◆ Instructions to follow ◆
Take the data below and write out exactly the lines from the one with "chip = as_solid(die())" through the one with "from mathutils import Matrix, Vector"; omit every other line.

◆ Supplied data ◆
* begin *
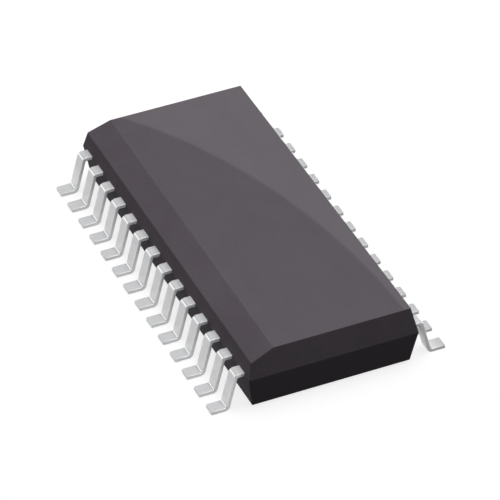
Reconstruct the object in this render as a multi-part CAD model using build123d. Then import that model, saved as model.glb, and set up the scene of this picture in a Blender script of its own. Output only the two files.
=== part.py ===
from build123d import *
import math
import os

# Lead rows, in millimetres: fourteen leads down each long side
PITCH = 0.635
LEADS_PER_SIDE = 14
LEAD_WIDTH = 0.30
METAL = 0.08

# Moulded body: two drafted halves that meet at the parting plane
BODY_LENGTH = 9.02
BODY_WIDTH = 3.90
STAND_OFF = 0.05
LOWER_HALF = 0.79
UPPER_HALF = 0.60
LOWER_INSET = 0.13
UPPER_INSET = 0.135
BEVEL_WIDTH = 0.475
BEVEL_DROP = 0.215
EDGE_ROUND = 0.02
EJECTOR_MARK_DIAMETER = 0.90
EJECTOR_MARK_DEPTH = 0.02
EJECTOR_MARK_SPACING = 4.80

# Gull-wing bends of a lead, outside the body
REACH = 0.75
SHOULDER = 0.18
LEG_ANGLE = 76.0
SHOULDER_RADIUS = 0.035
HEEL_RADIUS = 0.04

# Inner finger of a lead, inside the body
ANCHOR_DEPTH = 0.32
FAN_END = 1.12
TIP_INNER = 0.92
TIP_WIDTH = 0.22
TIP_PITCH = 0.56

# Die paddle with its two tie bars, one pressed strip
PADDLE_WIDTH = 1.50
PADDLE_LENGTH = 6.40
PADDLE_DOWNSET = 0.12
TIE_BAR_WIDTH = 0.40
TIE_BAR_RISE_RUN = 0.18
TIE_BAR_FLAT = 0.16
TIE_BAR_COVER = 0.15

# Silicon die and the glue under it
DIE_WIDTH = 1.16
DIE_LENGTH = 5.60
DIE_THICKNESS = 0.20
GLUE_THICKNESS = 0.02
GLUE_SPREAD = 0.03

# Gold bond wires, eight-sided in section
WIRE_ACROSS = 0.025
BALL_ACROSS = 0.07
BALL_HEIGHT = 0.02
PAD_EDGE_MARGIN = 0.10
PAD_END_MARGIN = 0.20
LOOP_RISE = 0.11
LOOP_CREST = 0.03
LOOP_CREST_SHARE = 0.35
STITCH_LENGTH = 0.06
STITCH_FROM_TIP = 0.05

# Levels worked out from the sizes above
PARTING_Z = STAND_OFF + LOWER_HALF
TOP_Z = PARTING_Z + UPPER_HALF
METAL_TOP = PARTING_Z + METAL / 2
METAL_BOTTOM = PARTING_Z - METAL / 2
HALF_WIDTH = BODY_WIDTH / 2
HALF_LENGTH = BODY_LENGTH / 2
ANCHOR_X = HALF_WIDTH - ANCHOR_DEPTH
PADDLE_TOP = METAL_TOP - PADDLE_DOWNSET
DIE_BOTTOM = PADDLE_TOP + GLUE_THICKNESS
DIE_TOP = DIE_BOTTOM + DIE_THICKNESS
PAD_PITCH = (DIE_LENGTH - 2 * PAD_END_MARGIN) / (LEADS_PER_SIDE - 1)


def row_position(number, spacing):
    """Place along Y of one of fourteen evenly spaced things, counted from the back."""
    return ((LEADS_PER_SIDE - 1) / 2 - number) * spacing


def block(width, length, bottom, top):
    """Upright block centred over the origin between two levels."""
    middle = (bottom + top) / 2
    return Pos(0, 0, middle) * Box(width, length, top - bottom)


def drafted_half(height, inset, rises):
    """Half of the moulded body, narrowing away from the parting plane."""
    angle = math.degrees(math.atan(inset / height))
    outline = Plane.XY.offset(PARTING_Z) * Rectangle(BODY_WIDTH, BODY_LENGTH)
    way = (0, 0, 1) if rises else (0, 0, -1)
    return extrude(outline, amount=height, dir=way, taper=angle)


def bevel_cut(shell):
    """Slope along the left long edge of the top, which marks the side of lead 1."""
    inner_x = -(HALF_WIDTH - UPPER_INSET) + BEVEL_WIDTH
    share = (UPPER_HALF - BEVEL_DROP) / UPPER_HALF
    outer_x = -HALF_WIDTH + UPPER_INSET * share
    run = inner_x - outer_x
    slope = Plane(origin=(inner_x, 0, TOP_Z), x_dir=(0, 1, 0), z_dir=(-BEVEL_DROP, 0, run))
    return split(shell, bisect_by=slope, keep=Keep.BOTTOM)


def rounded_edges(shell):
    """Soft mould radius on every outer edge but the sharp parting line."""
    above = shell.edges().filter_by(lambda e: e.center().Z > PARTING_Z + EDGE_ROUND)
    shell = fillet(above, EDGE_ROUND)
    below = shell.edges().filter_by(lambda e: e.center().Z < PARTING_Z - EDGE_ROUND)
    return fillet(below, EDGE_ROUND)


def mould_shape():
    """Outer form of the package before the pockets are taken out."""
    shell = drafted_half(UPPER_HALF, UPPER_INSET, True)
    shell = shell + drafted_half(LOWER_HALF, LOWER_INSET, False)
    shell = bevel_cut(shell)
    shell = rounded_edges(shell)
    mark = Cylinder(EJECTOR_MARK_DIAMETER / 2, EJECTOR_MARK_DEPTH * 2)
    for side in (-1, 1):
        shell = shell - Pos(0, side * EJECTOR_MARK_SPACING / 2, STAND_OFF) * mark
    return shell


def mitre_point(corner, half_turn, across):
    """Corner of one face of a bent strip, beside the corner of its middle line."""
    x, z = corner
    return (x + across * math.tan(half_turn), z + across)


def gull_wing():
    """Side profile of shoulder, leg and foot, drawn out to the lead width."""
    turn = math.radians(LEG_ANGLE)
    shoulder_x = HALF_WIDTH + SHOULDER
    foot_z = METAL / 2
    heel_x = shoulder_x + (PARTING_Z - foot_z) / math.tan(turn)
    toe_x = HALF_WIDTH + REACH
    shoulder_top = mitre_point((shoulder_x, PARTING_Z), turn / 2, METAL / 2)
    shoulder_under = mitre_point((shoulder_x, PARTING_Z), turn / 2, -METAL / 2)
    heel_top = mitre_point((heel_x, foot_z), turn / 2, METAL / 2)
    heel_under = mitre_point((heel_x, foot_z), turn / 2, -METAL / 2)
    outline = [
        (ANCHOR_X, METAL_TOP),
        shoulder_top,
        heel_top,
        (toe_x, METAL),
        (toe_x, 0),
        heel_under,
        shoulder_under,
        (ANCHOR_X, METAL_BOTTOM),
    ]
    profile = make_face(Polyline(*outline, close=True))
    radii = [
        (shoulder_top, SHOULDER_RADIUS + METAL),
        (shoulder_under, SHOULDER_RADIUS),
        (heel_top, HEEL_RADIUS),
        (heel_under, HEEL_RADIUS + METAL),
    ]
    for spot, radius in radii:
        corner = profile.vertices().sort_by_distance(Vector(spot[0], spot[1], 0))[0]
        profile = fillet(corner, radius)
    upright = Plane.XZ * profile
    return extrude(upright, amount=LEAD_WIDTH / 2, both=True)


def finger(number):
    """Flat inner end of a lead, fanned in toward the die."""
    root_y = row_position(number, PITCH)
    tip_y = row_position(number, TIP_PITCH)
    outline = [
        (ANCHOR_X, root_y + LEAD_WIDTH / 2),
        (FAN_END, tip_y + TIP_WIDTH / 2),
        (TIP_INNER, tip_y + TIP_WIDTH / 2),
        (TIP_INNER, tip_y - TIP_WIDTH / 2),
        (FAN_END, tip_y - TIP_WIDTH / 2),
        (ANCHOR_X, root_y - LEAD_WIDTH / 2),
    ]
    plan = Plane.XY.offset(METAL_BOTTOM) * make_face(Polyline(*outline, close=True))
    return extrude(plan, amount=METAL, dir=(0, 0, 1))


def lead(number, wing):
    """One bent strip of the right-hand row: gull wing outside, finger inside."""
    return Pos(0, row_position(number, PITCH), 0) * wing + finger(number)


def tie_bar_profile():
    """Side view of one tie bar, stepping up from the paddle to the lead plane."""
    start = PADDLE_LENGTH / 2
    knee = start + TIE_BAR_FLAT
    crown = knee + TIE_BAR_RISE_RUN
    end = HALF_LENGTH - TIE_BAR_COVER
    under = PADDLE_TOP - METAL
    outline = [
        (start - TIE_BAR_FLAT, PADDLE_TOP),
        (knee, PADDLE_TOP),
        (crown, METAL_TOP),
        (end, METAL_TOP),
        (end, METAL_BOTTOM),
        (crown, METAL_BOTTOM),
        (knee, under),
        (start - TIE_BAR_FLAT, under),
    ]
    return make_face(Polyline(*outline, close=True))


def die_paddle():
    """Down-set paddle that carries the die, with a tie bar at each end."""
    plate = block(PADDLE_WIDTH, PADDLE_LENGTH, PADDLE_TOP - METAL, PADDLE_TOP)
    bar = extrude(Plane.YZ * tie_bar_profile(), amount=TIE_BAR_WIDTH / 2, both=True)
    return plate + bar + mirror(bar, about=Plane.XZ)


def die_attach():
    """Thin bed of glue that spreads a little past the die."""
    width = DIE_WIDTH + 2 * GLUE_SPREAD
    length = DIE_LENGTH + 2 * GLUE_SPREAD
    return block(width, length, PADDLE_TOP, DIE_BOTTOM)


def die():
    """Sawn silicon block."""
    return block(DIE_WIDTH, DIE_LENGTH, DIE_BOTTOM, DIE_TOP)


def bond_wire(number):
    """Looped wire from a pad on the die to the tip of a right-hand finger."""
    pad_x = DIE_WIDTH / 2 - PAD_EDGE_MARGIN
    pad_y = row_position(number, PAD_PITCH)
    end_x = TIP_INNER + STITCH_FROM_TIP + STITCH_LENGTH
    end_y = row_position(number, TIP_PITCH)
    span = math.hypot(end_x - pad_x, end_y - pad_y)
    heading = math.degrees(math.atan2(end_y - pad_y, end_x - pad_x))
    start_z = DIE_TOP + BALL_HEIGHT
    rest_z = METAL_TOP + WIRE_ACROSS / 2
    path = Polyline(
        (0, 0, start_z - BALL_HEIGHT / 2),
        (0, 0, start_z + LOOP_RISE),
        (span * LOOP_CREST_SHARE, 0, start_z + LOOP_RISE + LOOP_CREST),
        (span - STITCH_LENGTH, 0, rest_z),
        (span, 0, rest_z),
    )
    section = RegularPolygon(WIRE_ACROSS / 2, 8, major_radius=False, rotation=22.5)
    start = Plane.XY.offset(start_z - BALL_HEIGHT / 2)
    strand = sweep(start * section, path=path, transition=Transition.RIGHT)
    disc = RegularPolygon(BALL_ACROSS / 2, 8, major_radius=False, rotation=22.5)
    ball = extrude(Plane.XY.offset(DIE_TOP) * disc, amount=BALL_HEIGHT, dir=(0, 0, 1))
    return Pos(pad_x, pad_y, 0) * Rot(0, 0, heading) * (strand + ball)


def both_rows(make_one):
    """Left row counted from the back, then the right row counted from the front."""
    right_row = [make_one(number) for number in range(LEADS_PER_SIDE)]
    left_row = [mirror(piece, about=Plane.YZ) for piece in right_row]
    return left_row + list(reversed(right_row))


def moulded_body(inner_pieces):
    """Package moulding with an exact pocket for everything it encloses."""
    return mould_shape() - inner_pieces


def save(piece, name):
    """Write one piece to its own file."""
    piece.label = name
    export_step(piece, "parts/" + name + ".step")


def as_solid(piece):
    """The single solid held in a built shape."""
    solids = piece.solids()
    if len(solids) != 1:
        raise ValueError("a piece must be one solid")
    return solids[0]


def main():
    """Build every piece and write it out."""
    os.makedirs("parts", exist_ok=True)
    wing = gull_wing()
    leads = [as_solid(piece) for piece in both_rows(lambda number: lead(number, wing))]
    wires = [as_solid(piece) for piece in both_rows(bond_wire)]
    paddle = as_solid(die_paddle())
    glue = as_solid(die_attach())
    chip = as_solid(die())
    body = as_solid(moulded_body(leads + wires + [paddle, glue, chip]))
    save(body, "body")
    save(paddle, "die_paddle")
    save(glue, "die_attach")
    save(chip, "die")
    for place, piece in enumerate(leads, start=1):
        save(piece, "lead_%02d" % place)
    for place, piece in enumerate(wires, start=1):
        save(piece, "bond_wire_%02d" % place)


main()
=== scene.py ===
"""A shrink small-outline chip, dressed and lit for a studio picture."""

from __future__ import annotations

import logging
import math
from dataclasses import dataclass
from enum import Enum
from typing import Union

import bpy
from mathutils import Matrix, Vector

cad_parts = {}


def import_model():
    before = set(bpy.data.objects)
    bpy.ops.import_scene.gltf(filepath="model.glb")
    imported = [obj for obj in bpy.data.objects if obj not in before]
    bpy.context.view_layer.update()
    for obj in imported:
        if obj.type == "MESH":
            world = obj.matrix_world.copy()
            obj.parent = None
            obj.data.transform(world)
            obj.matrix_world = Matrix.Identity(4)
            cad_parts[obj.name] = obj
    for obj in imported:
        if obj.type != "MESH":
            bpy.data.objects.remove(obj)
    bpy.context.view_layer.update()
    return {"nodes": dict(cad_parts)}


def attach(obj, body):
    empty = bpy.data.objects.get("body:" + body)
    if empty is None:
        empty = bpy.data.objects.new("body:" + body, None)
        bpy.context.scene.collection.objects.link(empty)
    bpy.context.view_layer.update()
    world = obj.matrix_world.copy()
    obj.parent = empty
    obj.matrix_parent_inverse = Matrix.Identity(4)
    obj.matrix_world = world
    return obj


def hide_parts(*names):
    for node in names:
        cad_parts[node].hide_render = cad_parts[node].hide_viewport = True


MM = 0.001
PITCH = 0.635
LEADS_PER_SIDE = 14
SECTION_CORNERS = ((1, 1, 0), (-1, 1, 90), (-1, -1, 180), (1, -1, 270))
BODY_NAME = "root"
MIDTONES = (0.3, 0.7)

log = logging.getLogger("chip")

Pair = tuple[float, float]
Rgb = tuple[float, float, float]
Operand = Union["Value", float]


class Side(Enum):
    """The two long sides of the package."""

    LEFT = -1
    RIGHT = 1


class Mask(Enum):
    """Float attributes that the lead meshes carry for their finish and their painted
    highlights.
    """

    BEND = "bend"
    FLANK = "flank"
    TOE = "toe"
    EDGE = "edge"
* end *
◆ Result below ◆
    chip = as_solid(die())
    body = as_solid(moulded_body(leads + wires + [paddle, glue, chip]))
    save(body, "body")
    save(paddle, "die_paddle")
    save(glue, "die_attach")
    save(chip, "die")
    for place, piece in enumerate(leads, start=1):
        save(piece, "lead_%02d" % place)
    for place, piece in enumerate(wires, start=1):
        save(piece, "bond_wire_%02d" % place)


main()
=== scene.py ===
"""A shrink small-outline chip, dressed and lit for a studio picture."""

from __future__ import annotations

import logging
import math
from dataclasses import dataclass
from enum import Enum
from typing import Union

import bpy
from mathutils import Matrix, Vector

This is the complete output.